- [What the task asks]
Spot every line with the word "joints" and return it.

- [Given material]
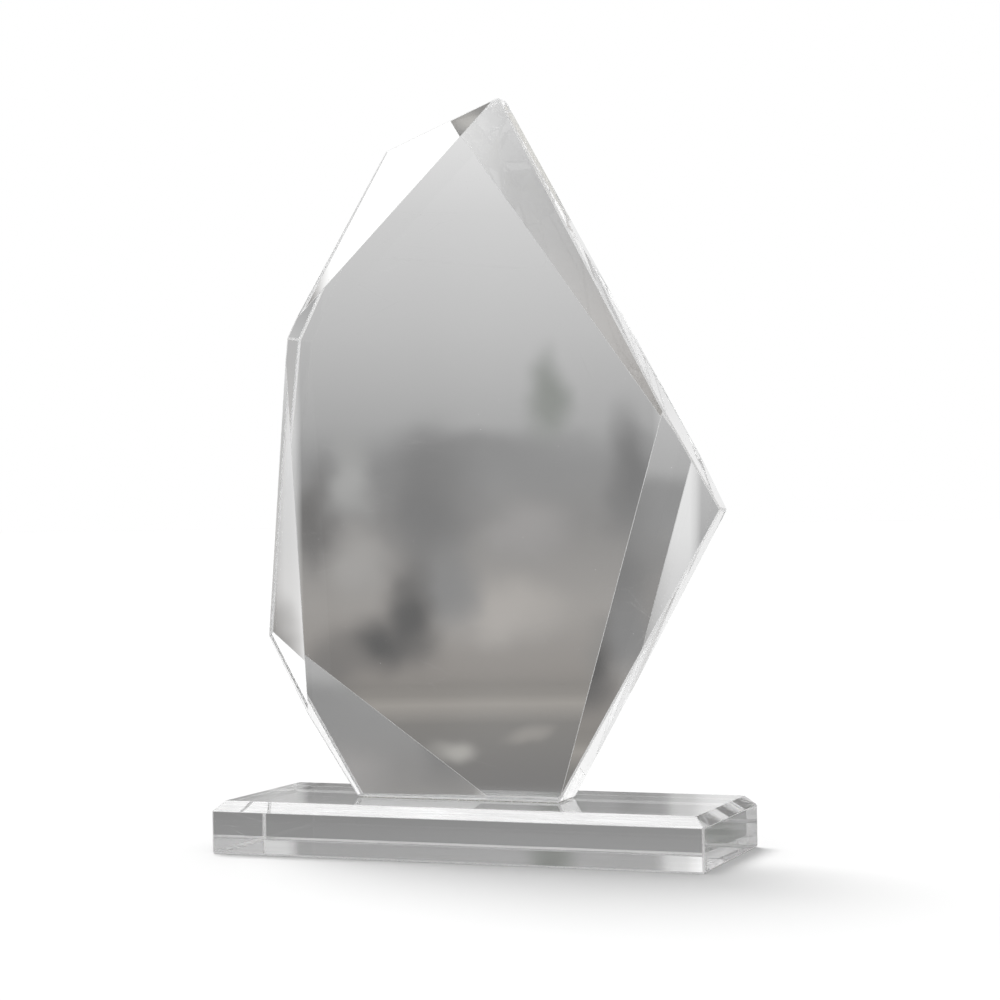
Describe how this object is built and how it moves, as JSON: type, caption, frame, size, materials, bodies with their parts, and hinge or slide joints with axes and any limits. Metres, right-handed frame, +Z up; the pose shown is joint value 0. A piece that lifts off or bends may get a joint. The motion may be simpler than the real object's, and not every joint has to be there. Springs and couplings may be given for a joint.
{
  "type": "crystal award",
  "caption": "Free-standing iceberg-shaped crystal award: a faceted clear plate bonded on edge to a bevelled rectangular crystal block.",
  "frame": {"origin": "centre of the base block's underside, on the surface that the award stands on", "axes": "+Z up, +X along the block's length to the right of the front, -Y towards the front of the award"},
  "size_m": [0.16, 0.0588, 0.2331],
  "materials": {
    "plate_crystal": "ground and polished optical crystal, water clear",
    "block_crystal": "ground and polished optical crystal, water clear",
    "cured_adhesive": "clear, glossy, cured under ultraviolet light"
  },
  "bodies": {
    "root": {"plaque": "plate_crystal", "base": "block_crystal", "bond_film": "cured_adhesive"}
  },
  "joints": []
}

- [Exercise solution]
Describe how this object is built and how it moves, as JSON: type, caption, frame, size, materials, bodies with their parts, and hinge or slide joints with axes and any limits. Metres, right-handed frame, +Z up; the pose shown is joint value 0. A piece that lifts off or bends may get a joint. The motion may be simpler than the real object's, and not every joint has to be there. Springs and couplings may be given for a joint.
  "joints": []